Goosehead Insurance (GSHD) reported mixed Q2 2025 results, with revenue of $94 million exceeding forecasts by 0.26% and growing 20% year-over-year, alongside an 18% increase in total written premiums to $1.2 billion, despite a slight EPS miss at $0.49. The stock reacted positively, rising 2.62% post-announcement, indicating investor focus on the company's strong top-line performance and strategic initiatives. Management reiterated its 2025 revenue guidance, emphasizing aggressive investments in technology, AI, and new partnerships to drive future growth and capitalize on improving insurance market conditions and commission rates.

Analysis

Goosehead Insurance (GSHD) presented mixed Q2 2025 results, characterized by strong top-line growth that overshadowed a marginal earnings per share miss. The company reported revenue of $94 million, a 20% year-over-year increase that slightly beat expectations, while EPS of $0.49 fell just short of the $0.50 forecast. Despite the EPS miss, the market reacted positively, with the stock climbing 2.62%, indicating investor focus on the company's growth narrative and strategic execution. This growth is substantiated by an 18% increase in total written premiums to $1.2 billion and an 88% surge in new business from the enterprise sales division.
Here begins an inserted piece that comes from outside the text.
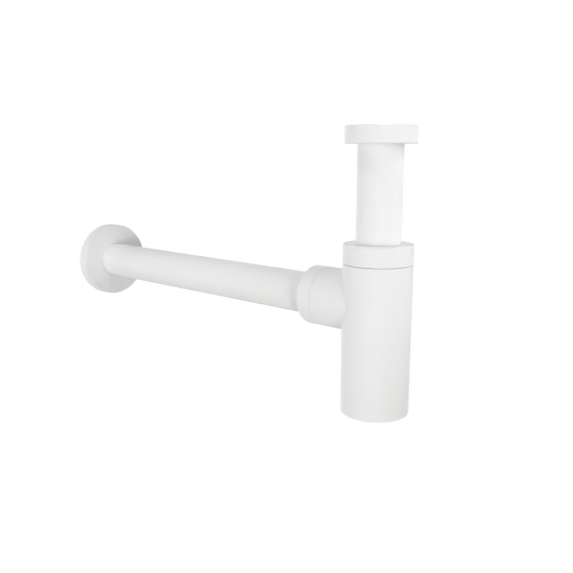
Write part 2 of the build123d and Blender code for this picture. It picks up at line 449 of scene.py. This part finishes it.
rubber = moulded_rubber("moulded_epdm_rubber")
clad("cleanout_gasket", rubber)
plug_radius = 21.1
plug_head_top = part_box("cleanout_gasket")[0].z * 1000
plug_neck = 18.0
plug_thread = 18.7
hollow_radius = 15.2
hollow_depth = 3.0
slot_depth = 2.2
slot_half_length = 12.0
slot_half_width = 1.5
slot_chamfer = 0.3
plug = lathe(
    "bottle_cleanout_plug",
    [
        (slot_half_length, bottle_bottom + slot_depth, 0, COAT),
        (slot_half_length, bottle_bottom + slot_chamfer, 0, COAT),
        (slot_half_length, bottle_bottom, 0, COAT),
        (plug_radius, bottle_bottom, turned_edge, COAT),
        (plug_radius, plug_head_top, 0, BARE),
        (plug_neck, plug_head_top, 0, BARE),
        (plug_neck, plug_shoulder, 0, BARE),
        (plug_thread, plug_shoulder, 0, BARE),
        (plug_thread, bottle_floor, turned_edge, BARE),
        (hollow_radius, bottle_floor, turned_edge, BARE),
        (hollow_radius, bottle_floor - hollow_depth, 0, BARE),
    ],
    [coat, brass],
    thread=(plug_thread, plug_pitch, -plug_thread_depth),
    solid=True,
)
for row, wider in enumerate((0, 0, slot_chamfer)):
    for point in plug.data.vertices[row * segments : (row + 1) * segments]:
        angle = math.atan2(point.co.y, point.co.x)
        reach = slot_edge(angle, slot_half_length + wider, slot_half_width + wider) / 1000
        point.co.x, point.co.y = reach * math.cos(angle), reach * math.sin(angle)
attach(plug, "plug")
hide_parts("cleanout_plug")


# Inlet tube with its washer and slip ring. The tube is drawn brass with a collar
# rolled on its top, coated outside and bare inside. The washer is flat EPDM and
# seals on the collar. The ring below it is punched from nylon and lets the nut turn.


def moulded_nylon(name):
    """Natural PA66: milky off-white, smooth, with a low waxy sheen."""
    material, place = new_material(name)
    cloud = grain(material, place, 5, 2.0)
    return surfaced(
        material,
        {
            "colour": mixed(material, cloud, linear("#E9E4D2"), linear("#F1EDDF")),
            "metal": 0.0,
            "roughness": between(material, cloud, 0.38, 0.48),
            "height": between(material, grain(material, place, 1.5, 2.0), 0, 0.01),
            "ior": 1.53,
        },
    )


nylon = moulded_nylon("moulded_nylon")
clad("inlet_washer", rubber)
clad("inlet_slip_ring", nylon)
tube_radius = 16.0
tube_bore = 15.0
cut_edge = 0.2
collar_fillet = 0.25
collar_edge = 0.5
mouth_edge = 0.6
collar_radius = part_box("inlet_tube")[1].x * 1000
collar_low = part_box("inlet_slip_ring")[1].z * 1000
tube_end, collar_top = (corner.z * 1000 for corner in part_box("inlet_tube"))
tube = lathe(
    "inlet_dip_tube",
    [
        (tube_bore, tube_end, cut_edge, COAT),
        (tube_radius, tube_end, cut_edge, COAT),
        (tube_radius, collar_low, collar_fillet, COAT),
        (collar_radius, collar_low, collar_edge, COAT),
        (collar_radius, collar_top, collar_edge, BARE),
        (tube_bore, collar_top, mouth_edge, BARE),
    ],
    [coat, brass],
)
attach(tube, "tube")
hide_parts("inlet_tube")


# Union nut. Turned from brass bar and coated outside. It hangs on the tube's
# collar, and its bare G 1 1/4 thread pulls the collar up against the basin's waste.

nut_low, nut_high = (corner * 1000 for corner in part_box("inlet_nut"))
washer_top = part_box("inlet_washer")[1].z * 1000
lip_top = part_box("inlet_slip_ring")[0].z * 1000
tube_gap = 0.12
tube_hole = tube_radius + tube_gap
bsp_minor = 19.475
bsp_root = 20.955
bsp_pitch = 2.309
relief_radius = 21.055
nut_edge = 0.5
union_nut = lathe(
    "inlet_union_nut",
    [
        (tube_hole, nut_low.z, bore_edge, COAT),
        (nut_high.x, nut_low.z, nut_edge, COAT),
        (nut_high.x, nut_high.z, nut_edge, COAT),
        (bsp_minor, nut_high.z, broken_edge, BARE),
        (bsp_minor, washer_top, 0, BARE),
        (relief_radius, washer_top, 0, BARE),
        (relief_radius, lip_top, bore_edge, BARE),
        (tube_hole, lip_top, 0, BARE),
    ],
    [coat, brass],
    thread=(bsp_minor, bsp_pitch, bsp_root - bsp_minor),
)
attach(union_nut, "union_nut")
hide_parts("inlet_nut")


# Lock nut with its friction ring and seal. The nut is turned from brass bar, as
# wide as the bottle, coated outside and bare in its thread. The nylon ring lets
# it turn on the tapered EPDM seal, which it squeezes round the tube.


def compression_nut(name, bore, outer, ends, edge, cap, finishes, thread, along_outlet=False):
    """A nut from its open end to its capped end, both in millimetres along the axis.

    The edge is the rounding at its open end, where it meets what it screws on.
    """
    start, end = ends
    return lathe(
        name,
        [
            (bore + lead_in, start, broken_edge, COAT),
            (outer, start, edge, COAT),
            (outer, end, nut_edge, COAT),
            (tube_hole, end, bore_edge, COAT),
            (tube_hole, end - cap, 0, BARE),
            (bore, end - cap, 0, BARE),
            (bore, start + lead_in, 0, BARE),
        ],
        finishes,
        thread=thread,
        along_outlet=along_outlet,
    )


clad("lock_friction_ring", nylon)
clad("lock_cone_seal", rubber)
lock_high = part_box("lock_nut")[1].z * 1000
lock_slit = 0.32
lock_bore = 22.0
lock_cap = 2.5
lock_nut = compression_nut(
    "bottle_lock_nut",
    lock_bore,
    bottle_radius,
    (bottle_top + lock_slit, lock_high),
    seam_edge,
    lock_cap,
    [coat, brass],
    (lock_bore, lock_pitch, lock_thread_depth),
)
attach(lock_nut, "lock_nut")
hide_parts("lock_nut")


# Outlet pipe. Drawn brass tube, coated outside. Its bore and the turned-down end
# that enters the wall's seal stay bare.

pipe_start, pipe_end = (corner.y * 1000 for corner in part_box("outlet_pipe"))
turned_length = 18.0
turned_start = pipe_end - turned_length
turned_radius = 15.8
lead_edge = 0.4
pipe = lathe(
    "outlet_level_pipe",
    [
        (tube_bore, pipe_start, cut_edge, COAT),
        (tube_radius, pipe_start, cut_edge, COAT),
        (tube_radius, turned_start, 0, BARE),
        (turned_radius, turned_start, 0, BARE),
        (turned_radius, pipe_end, lead_edge, BARE),
        (tube_bore, pipe_end, cut_edge, BARE),
    ],
    [coat, brass_outlet],
    along_outlet=True,
)
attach(pipe, "pipe")
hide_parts("outlet_pipe")


# Outlet nut with its friction ring and seal. They are made as the lock nut and its
# own are, smaller, and hold the pipe in the boss. The nut is as wide as the boss, so
# that only a fine line shows between them.

clad("outlet_friction_ring", nylon)
clad("outlet_cone_seal", rubber)
outlet_nut_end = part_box("outlet_nut")[1].y * 1000
outlet_slit = 0.2
outlet_bore = 20.2
outlet_cap = 2.0
outlet_nut = compression_nut(
    "bottle_outlet_nut",
    outlet_bore,
    boss_radius,
    (boss_reach + outlet_slit, outlet_nut_end),
    outlet_seam_edge,
    outlet_cap,
    [coat, brass_outlet],
    (outlet_bore, outlet_pitch, outlet_thread_depth),
    along_outlet=True,
)
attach(outlet_nut, "outlet_nut")
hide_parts("outlet_nut")


# Wall flange with its grip ring. The flange is turned brass, open at the back and
# coated all over. A round ring of EPDM in its hub holds it where it is pushed.

clad("flange_grip_ring", rubber)
flange_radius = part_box("wall_flange")[1].x * 1000
flange_front, flange_end = (corner.y * 1000 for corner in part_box("wall_flange"))
ring_start, ring_end = (corner.y * 1000 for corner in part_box("flange_grip_ring"))
flange_face = 2.0
rim_wall = 2.0
rim_edge = 0.2
rim_fillet = 0.8
hub_radius = 21.55
hub_length = 7.5
hub_end = flange_front + hub_length
hub_fillet = 0.5
groove_radius = 19.15
groove_gap = 0.1
flange = lathe(
    "outlet_wall_flange",
    [
        (tube_hole, flange_front, broken_edge, COAT),
        (flange_radius, flange_front, nut_edge, COAT),
        (flange_radius, flange_end, rim_edge, COAT),
        (flange_radius - rim_wall, flange_end, rim_edge, COAT),
        (flange_radius - rim_wall, flange_front + flange_face, rim_fillet, COAT),
        (hub_radius, flange_front + flange_face, hub_fillet, COAT),
        (hub_radius, hub_end, turned_edge, COAT),
        (tube_hole, hub_end, bore_edge, COAT),
        (tube_hole, ring_end + groove_gap, 0, COAT),
        (groove_radius, ring_end + groove_gap, 0, COAT),
        (groove_radius, ring_start - groove_gap, 0, COAT),
        (tube_hole, ring_start - groove_gap, 0, COAT),
    ],
    [coat],
    along_outlet=True,
)
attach(flange, "flange")
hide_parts("wall_flange")


# Floor. A wide sheet of matt white paper well below the trap, which hangs from a
# basin. It is as white as the background to the eye but for the trap's soft shadow,
# so near the trap it shows as paper, and further off as plain white.


def seen_directly(material):
    """1 for the camera and for what metal and glass show of the room, otherwise 0."""
    rays = add_node(material, "ShaderNodeLightPath", {})
    sight = {0: rays["Is Camera Ray"], 1: rays["Is Glossy Ray"]}
    most = add_node(material, "ShaderNodeMath", sight, operation="ADD")[0]
    every = {0: most, 1: rays["Is Transmission Ray"]}
    return add_node(material, "ShaderNodeMath", every, operation="ADD", use_clamp=True)[0]


white = linear("#FFFFFF")
floor_height, half_width = -0.75, 20
shadow_reach, plain_from = 0.2, 0.48
paper_glow = 0.5
paper, floor_place = new_material("matt_pale_paper")
fibre = grain(paper, floor_place, 60)
pale = mixed(paper, fibre, linear("#D0D0CF"), linear("#D4D4D3"))
under_trap = {0: floor_place, 1: (0, 0.16, floor_height)}
distance = add_node(paper, "ShaderNodeVectorMath", under_trap, operation="DISTANCE")["Value"]
fading = {"Value": distance, "From Min": shadow_reach, "From Max": plain_from}
far = add_node(paper, "ShaderNodeMapRange", fading)["Result"]
seen = seen_directly(paper)
sheet = add_node(paper, "ShaderNodeBsdfDiffuse", {"Color": pale})[0]
lift = add_node(paper, "ShaderNodeMath", {0: seen, 1: paper_glow}, operation="MULTIPLY")[0]
glow = add_node(paper, "ShaderNodeEmission", {"Color": white, "Strength": lift})[0]
near_look = add_node(paper, "ShaderNodeAddShader", {0: sheet, 1: glow})[0]
far_share = add_node(paper, "ShaderNodeMath", {0: far, 1: seen}, operation="MULTIPLY")[0]
plain = add_node(paper, "ShaderNodeEmission", {"Color": white})[0]
floor_look = add_node(paper, "ShaderNodeMixShader", {0: far_share, 1: near_look, 2: plain})[0]
add_node(paper, "ShaderNodeOutputMaterial", {"Surface": floor_look})
corners = [(-1, -1), (1, -1), (1, 1), (-1, 1)]
floor_mesh = bpy.data.meshes.new("floor")
floor_mesh.from_pydata(
    [(x * half_width, y * half_width, floor_height) for x, y in corners], [], [(0, 1, 2, 3)]
)
floor_mesh.materials.append(paper)
floor = bpy.data.objects.new("floor", floor_mesh)
bpy.context.scene.collection.objects.link(floor)


# Studio. Square softboxes round the trap in a white room: large ones for an even light,
# small ones for the edged shadows on the flange and the pipe, and ones with a grid,
# which light the bottle and its nuts alone.


def softbox(name, place, size, power, aim=(0, 0.12, -0.12), spread=180):
    """A square lamp that looks at a place on the trap. A grid may narrow its light."""
    lamp = bpy.data.lights.new(name, "AREA")
    lamp.energy = power
    lamp.size = size
    lamp.spread = math.radians(spread)
    holder = bpy.data.objects.new(name, lamp)
    holder.location = place
    holder.rotation_euler = (Vector(aim) - holder.location).to_track_quat("-Z", "Y").to_euler()
    holder.visible_camera = False
    bpy.context.scene.collection.objects.link(holder)


at_bottle = {"aim": (0, 0, -0.04), "spread": 35}
softbox("right_box", (2.17, 0.50, -0.12), 1.2, 12.0)
softbox("high_right_box", (0.84, 0.83, 1.79), 1.2, 5.7)
softbox("back_right_box", (0.75, 2.19, -0.12), 1.2, 14.0)
softbox("back_left_box", (-0.38, 2.29, -0.12), 1.2, 7.0)
softbox("wide_left_box", (-2.17, -0.26, -0.12), 1.2, 6.2)
softbox("left_box", (-0.61, 0.34, -0.12), 0.35, 0.77)
softbox("low_left_box", (-1.15, 0.54, -0.56), 0.35, 1.7)
softbox("high_left_box", (-0.48, 0.29, 0.97), 0.15, 2.65)
softbox("front_box", (-0.84, -1.69, -0.30), 0.2, 7.8)
softbox("low_front_box", (-0.43, -1.06, -0.47), 0.15, 1.6)
softbox("bottle_box", (-0.13, -0.74, 0.23), 0.2, 0.036, **at_bottle)
softbox("left_bottle_box", (-0.45, -0.65, 0.10), 0.2, 0.020, **at_bottle)
softbox("right_bottle_box", (0.58, -0.48, 0.23), 0.2, 0.046, **at_bottle)
softbox("high_bottle_box", (0.19, -0.53, 0.53), 0.2, 0.066, **at_bottle)

room = bpy.data.worlds.new("white_studio")
bpy.context.scene.world = room
room.use_nodes = True
room.node_tree.nodes.clear()
ambient_strength = 0.3
reach = {0: seen_directly(room), 2: ambient_strength, 3: 1.0}
strength = add_node(room, "ShaderNodeMix", reach)[0]
sky = add_node(room, "ShaderNodeBackground", {"Color": white, "Strength": strength})[0]
add_node(room, "ShaderNodeOutputWorld", {"Surface": sky})


# Camera, at the photo's view: a little above the outlet pipe, from the front left. Its
# place and lens were fitted to the trap's outlines in the photo.

camera = bpy.data.objects.new("camera", bpy.data.cameras.new("camera"))
camera.location = (-0.4032, -0.2700, -0.0172)
camera.rotation_euler = (math.radians(78.822), 0, math.radians(-48.507))
camera.data.lens = 43.02
bpy.context.scene.collection.objects.link(camera)
bpy.context.scene.camera = camera
bpy.context.scene.view_settings.view_transform = "Standard"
Management's commentary reinforced a strategic pivot towards becoming a technology-led organization, with significant investments in AI aimed at reducing service costs, developing a direct-to-consumer marketplace, and improving cross-selling. The company reiterated its 2025 revenue guidance of $350 million to $385 million but revised its premium forecast, signaling a near-term lag as premium rate moderation outpaces client retention recovery. The outlook is supported by an improving insurance market, particularly in auto, and an expected recovery in commission rates, evidenced by a $4 million past-due commission recovery in the quarter. While short-term margin pressure is anticipated in Q3 due to these growth investments, the company's PEG ratio of 0.63 suggests its valuation may be attractive relative to its earnings growth potential.